Ah, akhirnya pada satu titik saya merasa bahwa kesia-siaan sajalah yang saya dapatkan kalau saya selalu mengarahkan mencapai surga dengan menciptakan neraka bagi sesama. Apakah memang surga hanya ada di dunia sana? Adakah neraka dunia? Apakah surga di dunia hanya dibatasi pada kesenangan syahwati dan kebendaan saja? Apakah saya bisa merasakan sekaligus berbagi kedalaman kebahagiaan yang sangat bagi pribadi saya dan orang lain? Apakah ini masih belum bisa disebut surga yang sebenarnya ketimbang surga dalam impian dan harapan? Apakah Yang Kuasa memang hanya menentukan bahwa surga dan neraka hanya ada sesudah kita menghadapnya melewati kematian?

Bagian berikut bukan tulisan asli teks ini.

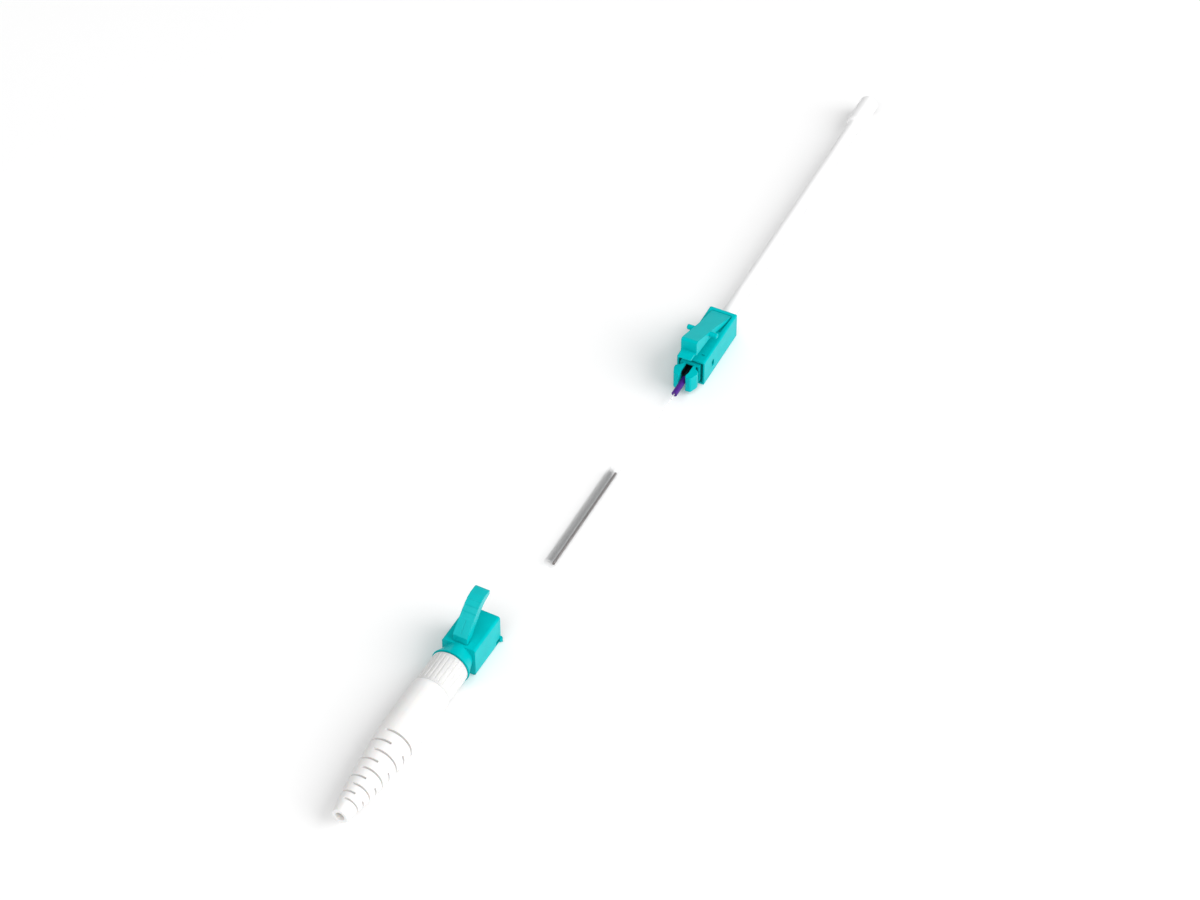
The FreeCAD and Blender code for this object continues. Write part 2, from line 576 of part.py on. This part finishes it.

Tidak bisakah kita menghadap sekaligus merasakan kebahagiaan dan kesengsaraan dalam nafas kita saat ini? Tidak berada dalam surgakah ketika saya dan sesama saling berbagi memberi energi dan kedalaman cinta yang tulus sehingga semua baik adanya? Bukan surgakah ketika kedamaian yang dalam senantiasa melingkupi diri dan sekaligus memancarkannya ke luar?

Apakah saya sudah berada dalam neraka ketika tidak bisa terlepas dan selalu terkungkung dalam kesengsaraan yang mengalir dari dalam diri dan juga mengalirkannya kepada sesama sehingga benar-benar menyiksa seluruh denyut nadi dan nafas diri dan pribadi di luar saya?

Apakah bukan pembenaran atas pemaksaan kita terhadap Yang kuasa ketika saya meminta setengah paksa bahwa yang kuasa memberi pahala untuk kita kelak ketika melewati dunia mati?

Apakah memang Yang Kuasa menutup mata atas pembenaran dan kebenaran atas apa yang kita lakukan? Apakah memang yang Kuasa sedemikian bodoh kita tipu dengan pembenaran dan kebenaran yang terjadi?

Ah, kadang saya merasa sangat egois ketika saya mengharapkan balasan dari Yang Kuasa atas semua surga yang saya lakukan di dunia sementara nerakalah yang sebenarnya saya ciptakan.

Di manakah surga dan neraka sebenarnya ada?